Supplied data.
+--
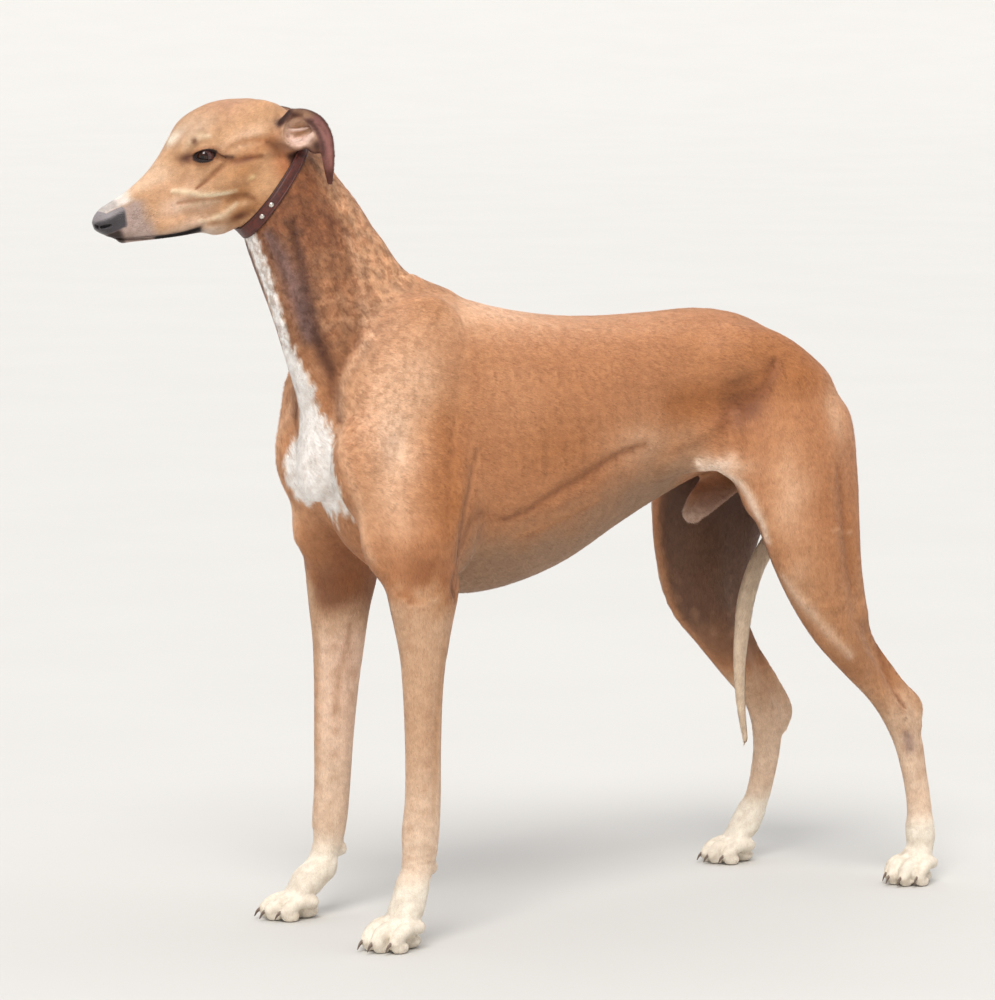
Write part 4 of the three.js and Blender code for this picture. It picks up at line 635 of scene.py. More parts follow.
# Muscles, tendons, veins and folds: where, how wide, how high (less than 0 is a groove), then the line
folds = {
    "jugular": ("neck", 9, -2.6, (-67, -5, 811), (-65, -13, 780), (-63, -19, 753), (-61, -24, 725),
                (-57, -27, 697), (-47, -33, 669), (-37, -38, 641), (-32, -40, 613), (-30, -44, 591)),
    "throat band": ("neck", 8, 1.2, (-91, 9, 797), (-81, -4, 769), (-73, -13, 742), (-67, -20, 714),
                    (-60, -24, 686)),
    "neck cord": ("neck", 8, 1.6, (-31, 0, 834), (-27, -10, 807), (-28, -20, 779), (-34, -29, 747),
                  (-44, -32, 719)),
    "neck side": ("neck", 7, 1.0, (-3, -12, 795), (6, -22, 767), (5, -34, 734), (0, -49, 691),
                  (-10, -54, 663)),
    "shoulder edge": ("trunk", 8, 1.8, (5, -55, 685), (-15, -52, 658), (-28, -45, 630), (-32, -45, 602),
                      (-42, -66, 571), (-44, -79, 541), (-33, -84, 505), (-24, -82, 471), (-16, -88, 438)),
    "before shoulder": ("trunk", 8, -2.0, (-4, -48, 690), (-24, -44, 655), (-36, -38, 625), (-40, -36, 600)),
    "blade ridge": ("trunk", 8, 1.2, (96, -53, 721), (63, -73, 689), (34, -78, 663), (8, -77, 636),
                    (-8, -75, 604)),
    "blade back": ("trunk", 11, -1.4, (122, -55, 700), (114, -74, 660), (104, -84, 620), (98, -88, 590)),
    "upper arm back": ("trunk", 7, -2.6, (124, -88, 553), (112, -94, 520), (99, -102, 494), (92, -103, 466),
                       (88, -101, 432), (84, -105, 402)),
    "triceps": ("trunk", 7, -1.3, (96, -86, 588), (89, -93, 561), (78, -104, 534), (72, -110, 501),
                (68, -114, 468)),
    "triceps head": ("trunk", 7, 1.4, (110, -88, 580), (101, -93, 548), (92, -100, 520), (84, -106, 480)),
    "upper arm front": ("trunk", 6, 0.9, (15, -97, 537), (15, -106, 504), (15, -113, 472), (11, -114, 439),
                        (8, -111, 405)),
    "elbow bow": ("fore", 4, 1.0, (9, -110, 393), (17, -117, 385), (30, -124, 388), (50, -124, 395)),
    "elbow crease": ("fore", 4, -1.6, (78, -113, 418), (73, -119, 404), (80, -110, 388)),
    "flank": ("trunk", 8, -2.1, (362, -76, 544), (334, -82, 540), (299, -87, 529), (270, -89, 515),
              (242, -89, 503), (216, -87, 490), (192, -83, 477), (167, -79, 470)),
    "under flank": ("trunk", 8, 1.0, (372, -74, 530), (334, -80, 522), (299, -84, 510), (262, -86, 496),
                    (230, -85, 483)),
    "low flank": ("trunk", 7, 1.0, (301, -75, 484), (264, -77, 473), (230, -76, 460), (191, -73, 451)),
    "brisket crease": ("trunk", 8, -1.7, (160, -79, 470), (127, -88, 479), (108, -98, 470), (98, -97, 448)),
    "hip front": ("trunk", 12, -2.0, (540, -86, 633), (522, -90, 607), (506, -83, 590), (494, -77, 576),
                  (474, -71, 560)),
    "loin hollow": ("trunk", 15, -1.2, (519, -87, 618), (491, -75, 601), (447, -66, 589), (399, -74, 588)),
    "loin cord": ("trunk", 9, 1.6, (497, -70, 570), (470, -66, 560), (440, -64, 548), (405, -66, 536)),
    "loin line": ("trunk", 7, 1.0, (454, -57, 538), (422, -62, 526), (391, -65, 520)),
    "fold rim": ("trunk", 5, 1.4, (442, -66, 520), (455, -66, 509), (481, -70, 503), (499, -86, 485),
                 (512, -93, 455), (526, -92, 424)),
    "haunch point": ("trunk", 12, 2.0, (612, -52, 640), (632, -50, 612), (648, -50, 585)),
    "hip bone": ("trunk", 9, 1.8, (500, -48, 678), (508, -66, 664), (512, -76, 648)),
    "thigh back": ("hind", 8, -1.6, (614, -112, 504), (621, -111, 468), (625, -112, 432), (630, -113, 396),
                   (635, -113, 360)),
    "thigh cord": ("hind", 9, 1.0, (590, -114, 500), (600, -118, 460), (606, -118, 425), (610, -118, 390)),
    "thigh front": ("hind", 8, 0.9, (524, -110, 509), (541, -116, 473), (554, -119, 437), (561, -119, 401)),
    "scar": ("hind", 3, 0.7, (597, -121, 435), (618, -117, 431), (639, -108, 427)),
    "knee": ("hind", 6, 1.1, (564, -107, 353), (575, -114, 346), (600, -119, 343), (620, -120, 350)),
    "shin": ("hind", 6, 0.8, (544, -98, 383), (564, -107, 353), (591, -114, 322), (631, -117, 283)),
    "shin back": ("hind", 6, -1.2, (645, -115, 350), (655, -112, 327), (668, -106, 300), (680, -104, 275)),
    "heel groove": ("hind", 6, -2.4, (674, -104, 312), (681, -101, 296), (692, -104, 265), (702, -109, 237),
                    (712, -114, 214)),
    "hock vein": ("hind", 3.2, 0.9, (672, -112, 245), (686, -113, 225), (699, -112, 199), (711, -111, 174),
                  (718, -112, 150)),
    "hock hollow": ("hind", 7, -1.6, (716, -118, 182), (721, -118, 172), (722, -117, 162)),
    "hock bone": ("hind", 6, 1.1, (727, -116, 140), (728, -115, 128)),
    "cannon cord": ("hind", 4, 0.9, (718, -112, 150), (726, -112, 112), (728, -114, 63)),
    "wrist": ("fore", 4.5, 1.0, (14, -107, 116), (25, -121, 120), (40, -121, 116), (51, -116, 108)),
    "wrist low": ("fore", 4, -0.9, (16, -112, 100), (28, -122, 98), (42, -120, 94)),
    "forearm cord": ("fore", 5, -1.0, (60, -122, 350), (56, -122, 310), (50, -121, 260), (46, -119, 200),
                     (44, -119, 150)),
    "forearm vein": ("fore", 3, 0.6, (24, -120, 330), (30, -123, 290), (32, -122, 240), (30, -121, 190)),
    "inner forearm": ("fore", 4, -1.3, (40, -76, 352), (37, -81, 324), (30, -84, 294), (27, -86, 250)),
    "pastern cord": ("fore", 4, 0.8, (22, -118, 84), (8, -114, 60), (-6, -112, 46)),
}
for rib in range(7):
    x = 168 + rib * 27
    folds["rib " + str(rib)] = ("trunk", 7, 1.3 - 0.08 * rib, (x - 22, -90, 640), (x - 6, -96, 600),
                                (x + 8, -96, 560), (x + 12, -93, 525))
for bump in range(9):   # the spine
    x = 330 + bump * 22
    folds["spine " + str(bump)] = ("middle", 7, 0.5, (x - 5, 0, 690), (x + 5, 0, 690))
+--
Task details.
Write the material out again in its entirety, exactly as shown.

Solution for this exercise.
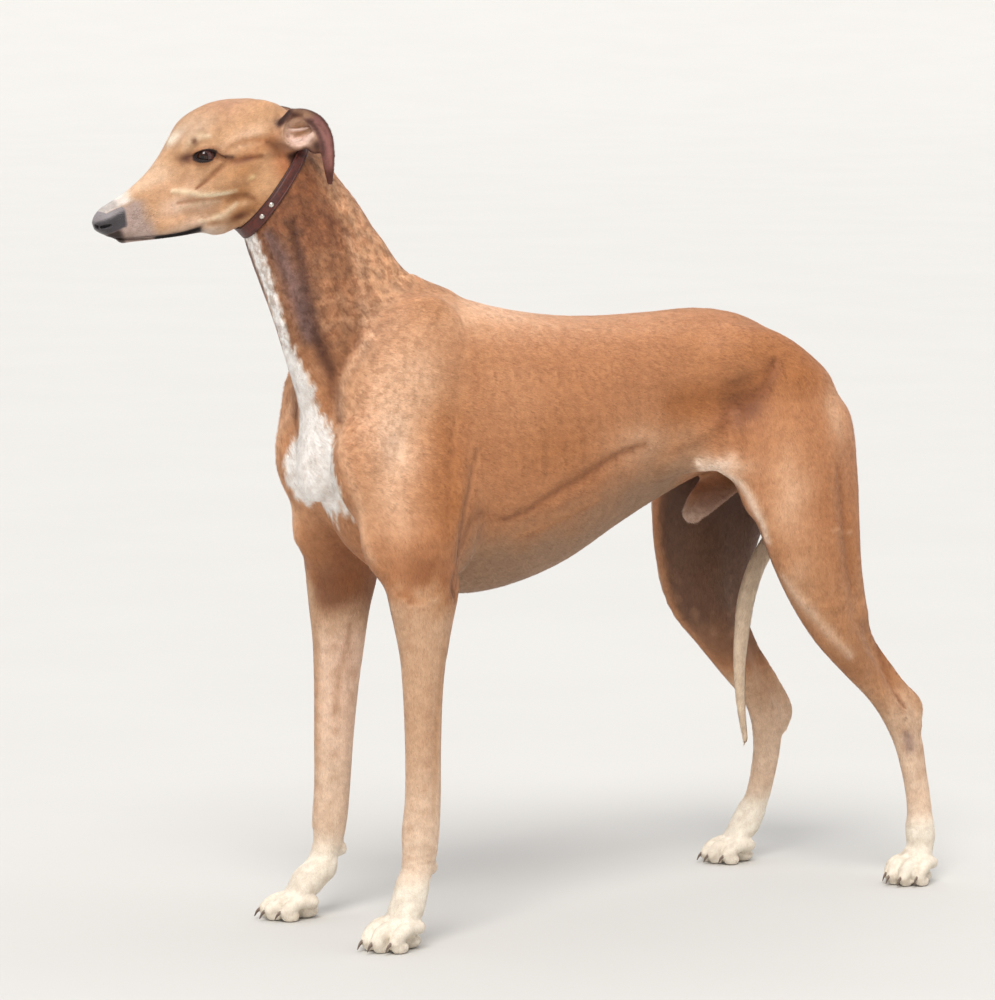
Write part 4 of the three.js and Blender code for this picture. It picks up at line 635 of scene.py. More parts follow.
# Muscles, tendons, veins and folds: where, how wide, how high (less than 0 is a groove), then the line
folds = {
    "jugular": ("neck", 9, -2.6, (-67, -5, 811), (-65, -13, 780), (-63, -19, 753), (-61, -24, 725),
                (-57, -27, 697), (-47, -33, 669), (-37, -38, 641), (-32, -40, 613), (-30, -44, 591)),
    "throat band": ("neck", 8, 1.2, (-91, 9, 797), (-81, -4, 769), (-73, -13, 742), (-67, -20, 714),
                    (-60, -24, 686)),
    "neck cord": ("neck", 8, 1.6, (-31, 0, 834), (-27, -10, 807), (-28, -20, 779), (-34, -29, 747),
                  (-44, -32, 719)),
    "neck side": ("neck", 7, 1.0, (-3, -12, 795), (6, -22, 767), (5, -34, 734), (0, -49, 691),
                  (-10, -54, 663)),
    "shoulder edge": ("trunk", 8, 1.8, (5, -55, 685), (-15, -52, 658), (-28, -45, 630), (-32, -45, 602),
                      (-42, -66, 571), (-44, -79, 541), (-33, -84, 505), (-24, -82, 471), (-16, -88, 438)),
    "before shoulder": ("trunk", 8, -2.0, (-4, -48, 690), (-24, -44, 655), (-36, -38, 625), (-40, -36, 600)),
    "blade ridge": ("trunk", 8, 1.2, (96, -53, 721), (63, -73, 689), (34, -78, 663), (8, -77, 636),
                    (-8, -75, 604)),
    "blade back": ("trunk", 11, -1.4, (122, -55, 700), (114, -74, 660), (104, -84, 620), (98, -88, 590)),
    "upper arm back": ("trunk", 7, -2.6, (124, -88, 553), (112, -94, 520), (99, -102, 494), (92, -103, 466),
                       (88, -101, 432), (84, -105, 402)),
    "triceps": ("trunk", 7, -1.3, (96, -86, 588), (89, -93, 561), (78, -104, 534), (72, -110, 501),
                (68, -114, 468)),
    "triceps head": ("trunk", 7, 1.4, (110, -88, 580), (101, -93, 548), (92, -100, 520), (84, -106, 480)),
    "upper arm front": ("trunk", 6, 0.9, (15, -97, 537), (15, -106, 504), (15, -113, 472), (11, -114, 439),
                        (8, -111, 405)),
    "elbow bow": ("fore", 4, 1.0, (9, -110, 393), (17, -117, 385), (30, -124, 388), (50, -124, 395)),
    "elbow crease": ("fore", 4, -1.6, (78, -113, 418), (73, -119, 404), (80, -110, 388)),
    "flank": ("trunk", 8, -2.1, (362, -76, 544), (334, -82, 540), (299, -87, 529), (270, -89, 515),
              (242, -89, 503), (216, -87, 490), (192, -83, 477), (167, -79, 470)),
    "under flank": ("trunk", 8, 1.0, (372, -74, 530), (334, -80, 522), (299, -84, 510), (262, -86, 496),
                    (230, -85, 483)),
    "low flank": ("trunk", 7, 1.0, (301, -75, 484), (264, -77, 473), (230, -76, 460), (191, -73, 451)),
    "brisket crease": ("trunk", 8, -1.7, (160, -79, 470), (127, -88, 479), (108, -98, 470), (98, -97, 448)),
    "hip front": ("trunk", 12, -2.0, (540, -86, 633), (522, -90, 607), (506, -83, 590), (494, -77, 576),
                  (474, -71, 560)),
    "loin hollow": ("trunk", 15, -1.2, (519, -87, 618), (491, -75, 601), (447, -66, 589), (399, -74, 588)),
    "loin cord": ("trunk", 9, 1.6, (497, -70, 570), (470, -66, 560), (440, -64, 548), (405, -66, 536)),
    "loin line": ("trunk", 7, 1.0, (454, -57, 538), (422, -62, 526), (391, -65, 520)),
    "fold rim": ("trunk", 5, 1.4, (442, -66, 520), (455, -66, 509), (481, -70, 503), (499, -86, 485),
                 (512, -93, 455), (526, -92, 424)),
    "haunch point": ("trunk", 12, 2.0, (612, -52, 640), (632, -50, 612), (648, -50, 585)),
    "hip bone": ("trunk", 9, 1.8, (500, -48, 678), (508, -66, 664), (512, -76, 648)),
    "thigh back": ("hind", 8, -1.6, (614, -112, 504), (621, -111, 468), (625, -112, 432), (630, -113, 396),
                   (635, -113, 360)),
    "thigh cord": ("hind", 9, 1.0, (590, -114, 500), (600, -118, 460), (606, -118, 425), (610, -118, 390)),
    "thigh front": ("hind", 8, 0.9, (524, -110, 509), (541, -116, 473), (554, -119, 437), (561, -119, 401)),
    "scar": ("hind", 3, 0.7, (597, -121, 435), (618, -117, 431), (639, -108, 427)),
    "knee": ("hind", 6, 1.1, (564, -107, 353), (575, -114, 346), (600, -119, 343), (620, -120, 350)),
    "shin": ("hind", 6, 0.8, (544, -98, 383), (564, -107, 353), (591, -114, 322), (631, -117, 283)),
    "shin back": ("hind", 6, -1.2, (645, -115, 350), (655, -112, 327), (668, -106, 300), (680, -104, 275)),
    "heel groove": ("hind", 6, -2.4, (674, -104, 312), (681, -101, 296), (692, -104, 265), (702, -109, 237),
                    (712, -114, 214)),
    "hock vein": ("hind", 3.2, 0.9, (672, -112, 245), (686, -113, 225), (699, -112, 199), (711, -111, 174),
                  (718, -112, 150)),
    "hock hollow": ("hind", 7, -1.6, (716, -118, 182), (721, -118, 172), (722, -117, 162)),
    "hock bone": ("hind", 6, 1.1, (727, -116, 140), (728, -115, 128)),
    "cannon cord": ("hind", 4, 0.9, (718, -112, 150), (726, -112, 112), (728, -114, 63)),
    "wrist": ("fore", 4.5, 1.0, (14, -107, 116), (25, -121, 120), (40, -121, 116), (51, -116, 108)),
    "wrist low": ("fore", 4, -0.9, (16, -112, 100), (28, -122, 98), (42, -120, 94)),
    "forearm cord": ("fore", 5, -1.0, (60, -122, 350), (56, -122, 310), (50, -121, 260), (46, -119, 200),
                     (44, -119, 150)),
    "forearm vein": ("fore", 3, 0.6, (24, -120, 330), (30, -123, 290), (32, -122, 240), (30, -121, 190)),
    "inner forearm": ("fore", 4, -1.3, (40, -76, 352), (37, -81, 324), (30, -84, 294), (27, -86, 250)),
    "pastern cord": ("fore", 4, 0.8, (22, -118, 84), (8, -114, 60), (-6, -112, 46)),
}
for rib in range(7):
    x = 168 + rib * 27
    folds["rib " + str(rib)] = ("trunk", 7, 1.3 - 0.08 * rib, (x - 22, -90, 640), (x - 6, -96, 600),
                                (x + 8, -96, 560), (x + 12, -93, 525))
for bump in range(9):   # the spine
    x = 330 + bump * 22
    folds["spine " + str(bump)] = ("middle", 7, 0.5, (x - 5, 0, 690), (x + 5, 0, 690))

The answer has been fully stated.